Proof. repeat intro; tauto. Defined.
Global Instance iff_iffTp_prod_Proper
  : Proper (iff ==> iffTp ==> iffTp) (fun A B => prod A B) | 1.
Proof.
  intros ?? [?] ?? [?]; constructor; tauto.
Defined.
Global Instance iffTp_iff_prod_Proper
  : Proper (iffTp ==> iff ==> iffTp) (fun A B => prod A B) | 1.
Proof.
  intros ?? [?] ?? [?]; constructor; tauto.
Defined.
Global Instance iffTp_iffTp_prod_Proper
  : Proper (iffTp ==> iffTp ==> iffTp) (fun A B => prod A B) | 1.
Proof.
  intros ?? [?] ?? [?]; constructor; tauto.
Defined.
Hint Extern 2 (Proper _ prod) => apply iffTp_iffTp_prod_Proper : typeclass_instances.
Hint Extern 2 (Proper _ (fun A => prod A)) => refine iff_iffTp_prod_Proper : typeclass_instances.
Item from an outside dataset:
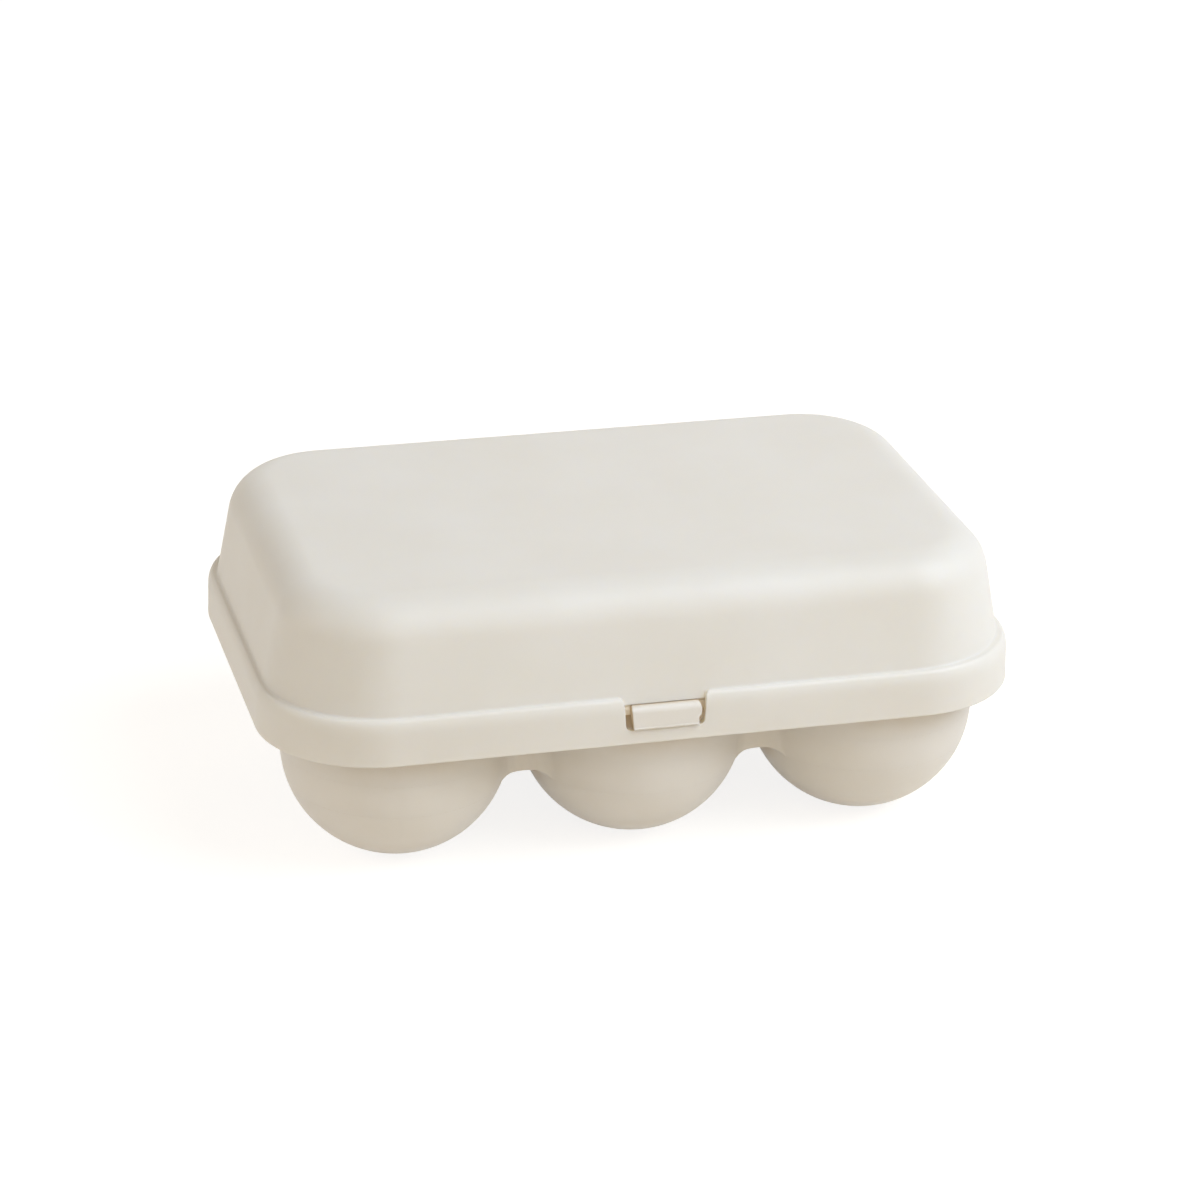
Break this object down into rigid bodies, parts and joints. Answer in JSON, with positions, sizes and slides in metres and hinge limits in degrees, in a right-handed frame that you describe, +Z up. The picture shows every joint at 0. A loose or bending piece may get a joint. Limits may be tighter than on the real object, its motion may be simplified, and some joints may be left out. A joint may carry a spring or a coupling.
{
  "type": "egg keeper",
  "caption": "Hinged storage box for eggs: ball-bottomed cups in a tray under a domed flip lid that snaps over a front catch.",
  "frame": {"origin": "on the table, under the middle of the closed keeper's bounding box", "axes": "+X along the keeper to its right end, -Y out of the front with the catch, +Z up"},
  "size_m": [0.156, 0.1116, 0.0613],
  "materials": {
    "lid_plastic": "fine matte, moulded polypropylene",
    "tray_plastic": "fine matte, moulded polypropylene"
  },
  "bodies": {
    "tray": {"tray_deck": "tray_plastic", "tray_wall": "tray_plastic", "tray_rim": "tray_plastic", "egg_cup_front_left": "tray_plastic", "egg_cup_front_middle": "tray_plastic", "egg_cup_front_right": "tray_plastic", "egg_cup_back_left": "tray_plastic", "egg_cup_back_middle": "tray_plastic", "egg_cup_back_right": "tray_plastic", "front_catch": "tray_plastic", "tray_hinge_bracket_left": "tray_plastic", "tray_hinge_bracket_right": "tray_plastic"},
    "lid": {"lid_shell": "lid_plastic", "lid_hinge_clip_left": "lid_plastic", "lid_hinge_clip_right": "lid_plastic"}
  },
  "joints": [
    {"name": "lid_hinge", "type": "hinge", "parent": "tray", "child": "lid", "pos_m": [0, 0.05266, 0.0287], "axis": [-1, 0, 0], "range_deg": [0, 150]}
  ]
}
Hint Extern 2 (Proper _ (fun A B => prod A B)) => refine iff_prod_Proper : typeclass_instances.

(** ** Useful Tactics *)
(** *** [inversion_prod] *)
Ltac simpl_proj_pair_in H :=
  repeat match type of H with
         | context G[fst (pair ?x ?p)]
           => let G' := context G[x] in change G' in H
         | context G[snd (pair ?x ?p)]
           => let G' := context G[p] in change G' in H
         end.
Ltac induction_path_prod H :=
  let H0 := fresh H in
  let H1 := fresh H in
  induction H as [H0 H1] using path_prod_rect;
  simpl_proj_pair_in H0;
  simpl_proj_pair_in H1.
Ltac inversion_prod_step :=
  match goal with
  | [ H : _ = pair _ _ |- _ ]
    => induction_path_prod H
  | [ H : pair _ _ = _ |- _ ]
    => induction_path_prod H
  end.
Ltac inversion_prod := repeat inversion_prod_step.

(** *** [subst_prod] *)
(** The tactic [subst_prod] is like [subst], but it works on equations
    of the form [_ = (x, y)] and [(x, y) = _] for [x] and [y]
    identifiers. *)
Ltac do_subst_prod A B x y :=
  is_var x; is_var y;
  let H := fresh in
  let xy := fresh x in
  remember (@pair A B x y) as xy eqn:H;
  assert (fst xy = x) by (subst xy; reflexivity);
  assert (snd xy = y) by (subst xy; reflexivity);
  subst x y;
  clear H; try subst xy.
Ltac subst_prod_step :=
  match goal with
  | [ H : _ = @pair ?A ?B ?x ?y |- _ ] => do_subst_prod A B x y
  | [ H : @pair ?A ?B ?x ?y = _ |- _ ] => do_subst_prod A B x y
  end.
Ltac subst_prod := repeat subst_prod_step.